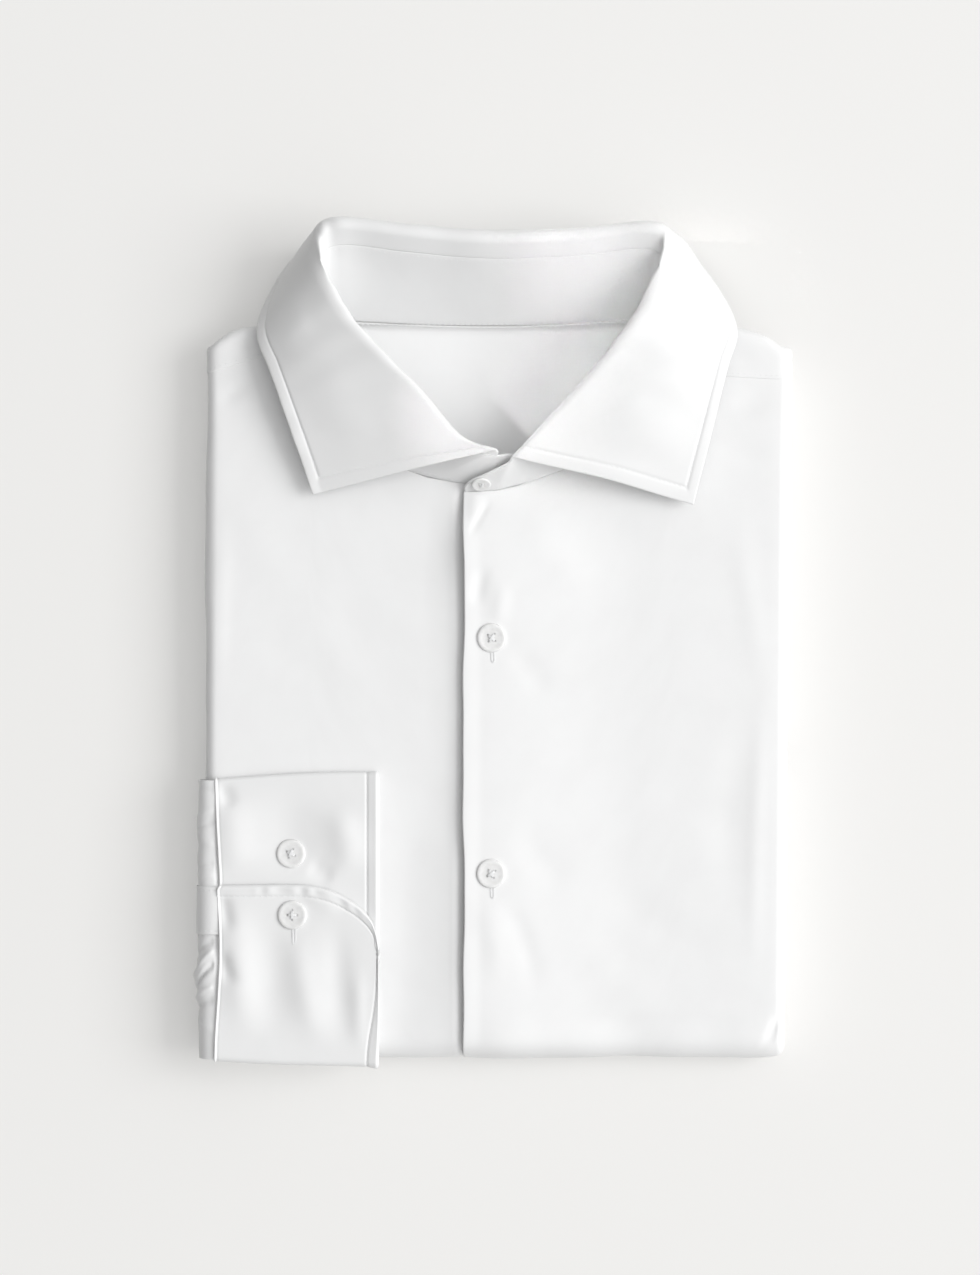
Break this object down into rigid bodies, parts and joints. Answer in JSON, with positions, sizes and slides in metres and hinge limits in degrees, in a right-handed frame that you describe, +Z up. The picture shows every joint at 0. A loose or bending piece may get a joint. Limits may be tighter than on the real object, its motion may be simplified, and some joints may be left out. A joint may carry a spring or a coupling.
{
  "type": "folded dress shirt",
  "caption": "Long-sleeved dress shirt, buttoned and folded flat, with its spread collar standing up and one cuff brought round to the front.",
  "frame": {"origin": "centre of the folded shirt's bounding box in plan, on the surface that it rests on", "axes": "+Y from the hem end to the collar end, +X to the right seen from above with the collar away from the viewer, +Z up from the surface"},
  "size_m": [0.2494, 0.3522, 0.0426],
  "materials": {
    "body_cloth": "fine white shirting with a slight sheen",
    "collar_cloth": "fine white shirting over a firm interlining, smooth",
    "button": "pearly white, polished"
  },
  "bodies": {
    "root": {"front_left": "body_cloth", "front_right": "body_cloth", "yoke": "body_cloth", "back_layers": "body_cloth", "collar_stand": "collar_cloth", "collar_leaf": "collar_cloth", "cuff_right": "collar_cloth", "sleeve_right": "body_cloth", "sleeve_placket": "body_cloth", "sleeve_left": "body_cloth", "button_front_1": "button", "button_front_2": "button", "button_cuff_1": "button", "button_cuff_2": "button", "button_collar": "button"}
  },
  "joints": []
}
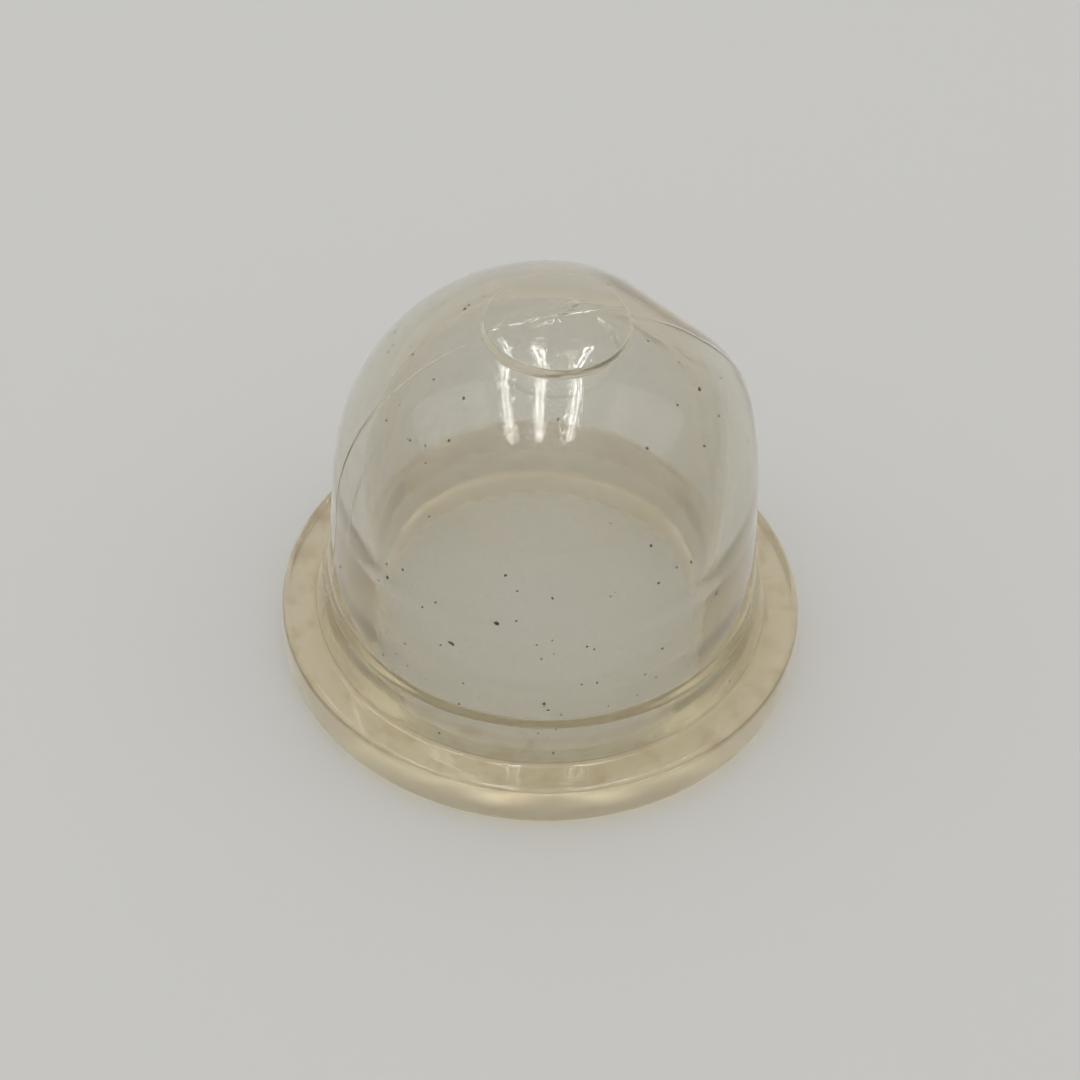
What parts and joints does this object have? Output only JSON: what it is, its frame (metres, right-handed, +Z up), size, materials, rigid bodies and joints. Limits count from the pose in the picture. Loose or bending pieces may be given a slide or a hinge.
--
## SET TASK
Recopy all the lines exactly as they appear.

## RESPONSE TO THIS EXERCISE
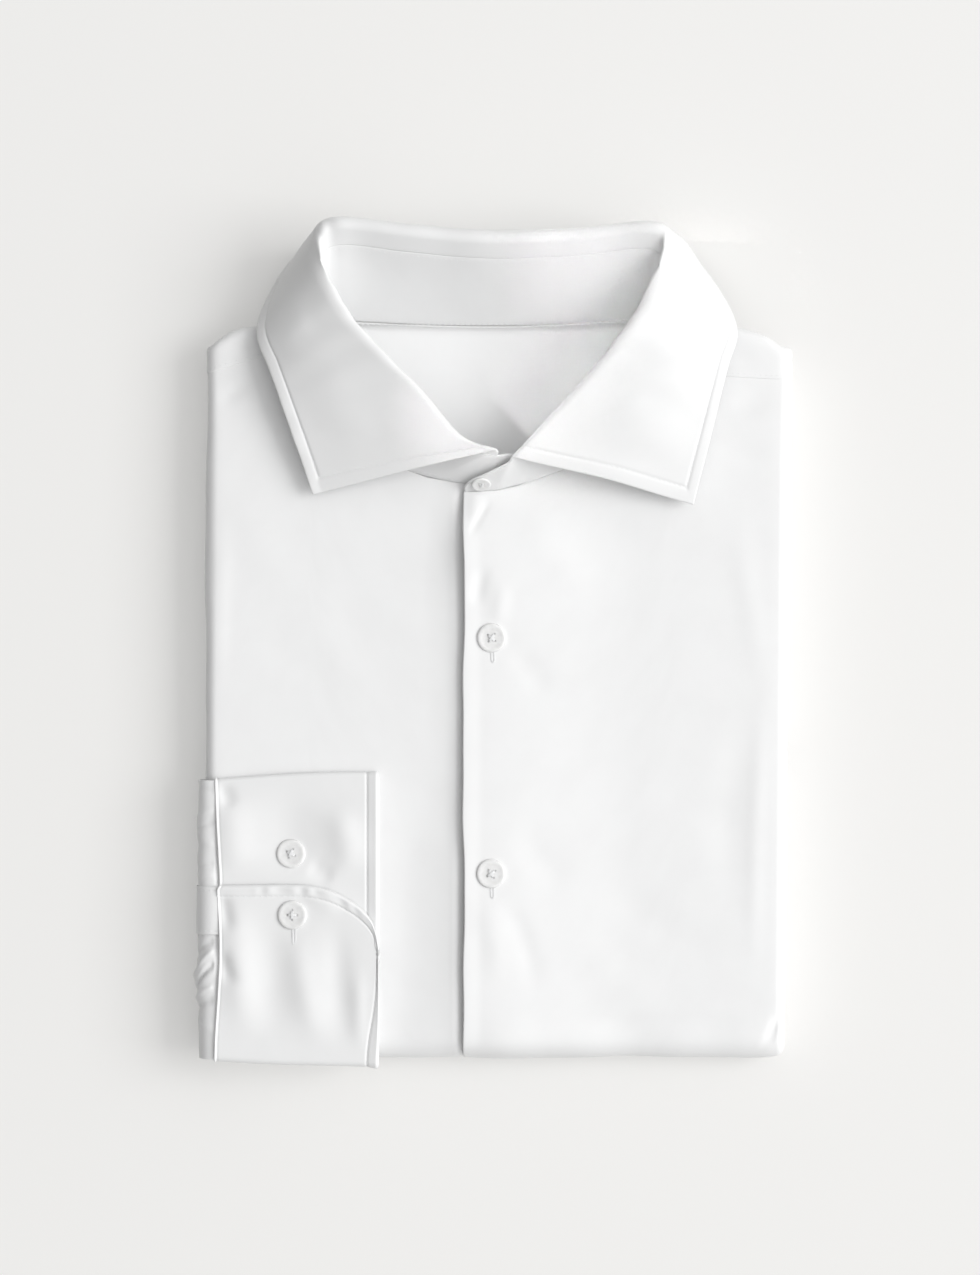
Break this object down into rigid bodies, parts and joints. Answer in JSON, with positions, sizes and slides in metres and hinge limits in degrees, in a right-handed frame that you describe, +Z up. The picture shows every joint at 0. A loose or bending piece may get a joint. Limits may be tighter than on the real object, its motion may be simplified, and some joints may be left out. A joint may carry a spring or a coupling.
{
  "type": "folded dress shirt",
  "caption": "Long-sleeved dress shirt, buttoned and folded flat, with its spread collar standing up and one cuff brought round to the front.",
  "frame": {"origin": "centre of the folded shirt's bounding box in plan, on the surface that it rests on", "axes": "+Y from the hem end to the collar end, +X to the right seen from above with the collar away from the viewer, +Z up from the surface"},
  "size_m": [0.2494, 0.3522, 0.0426],
  "materials": {
    "body_cloth": "fine white shirting with a slight sheen",
    "collar_cloth": "fine white shirting over a firm interlining, smooth",
    "button": "pearly white, polished"
  },
  "bodies": {
    "root": {"front_left": "body_cloth", "front_right": "body_cloth", "yoke": "body_cloth", "back_layers": "body_cloth", "collar_stand": "collar_cloth", "collar_leaf": "collar_cloth", "cuff_right": "collar_cloth", "sleeve_right": "body_cloth", "sleeve_placket": "body_cloth", "sleeve_left": "body_cloth", "button_front_1": "button", "button_front_2": "button", "button_cuff_1": "button", "button_cuff_2": "button", "button_collar": "button"}
  },
  "joints": []
}
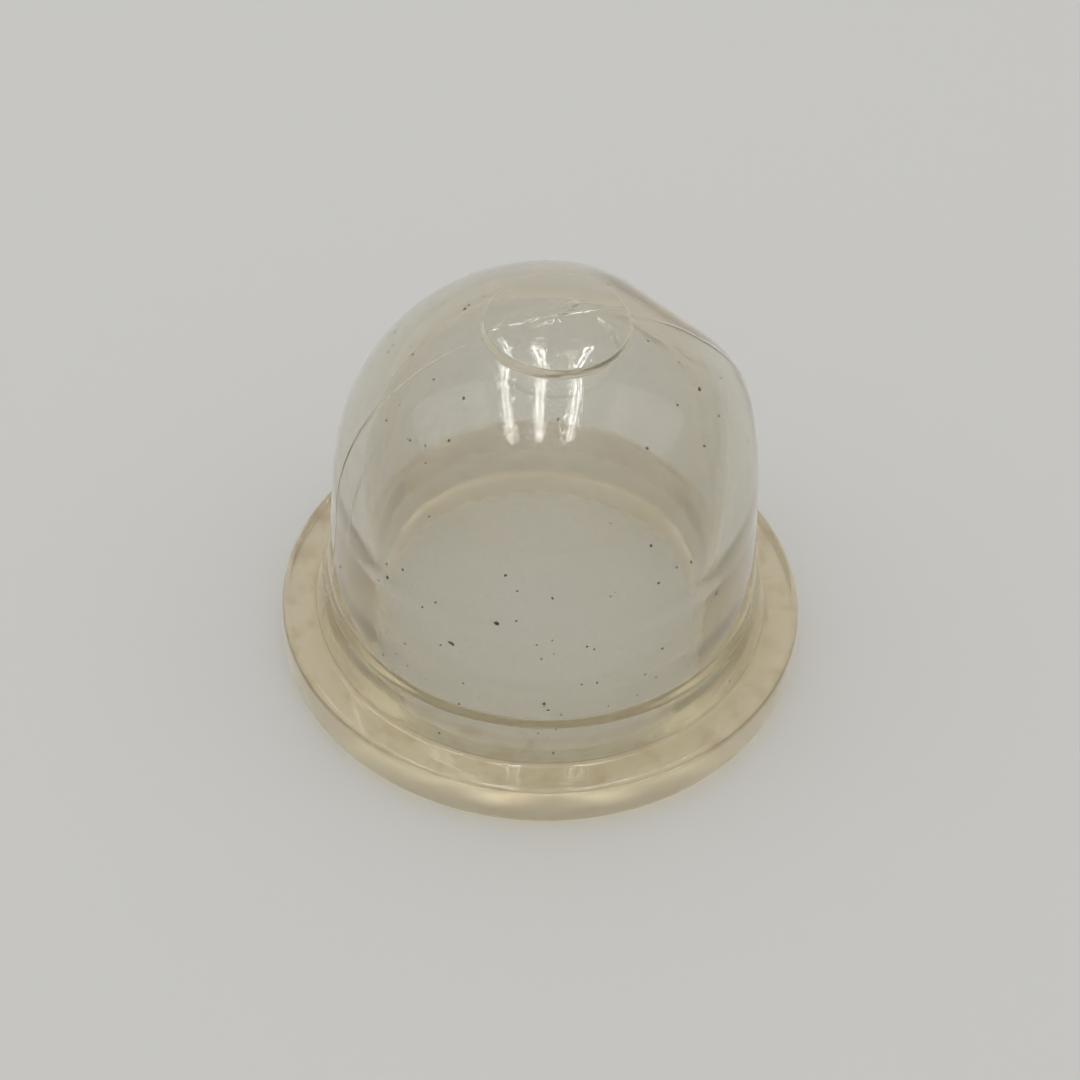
What parts and joints does this object have? Output only JSON: what it is, its frame (metres, right-handed, +Z up), size, materials, rigid bodies and joints. Limits count from the pose in the picture. Loose or bending pieces may be given a slide or a hinge.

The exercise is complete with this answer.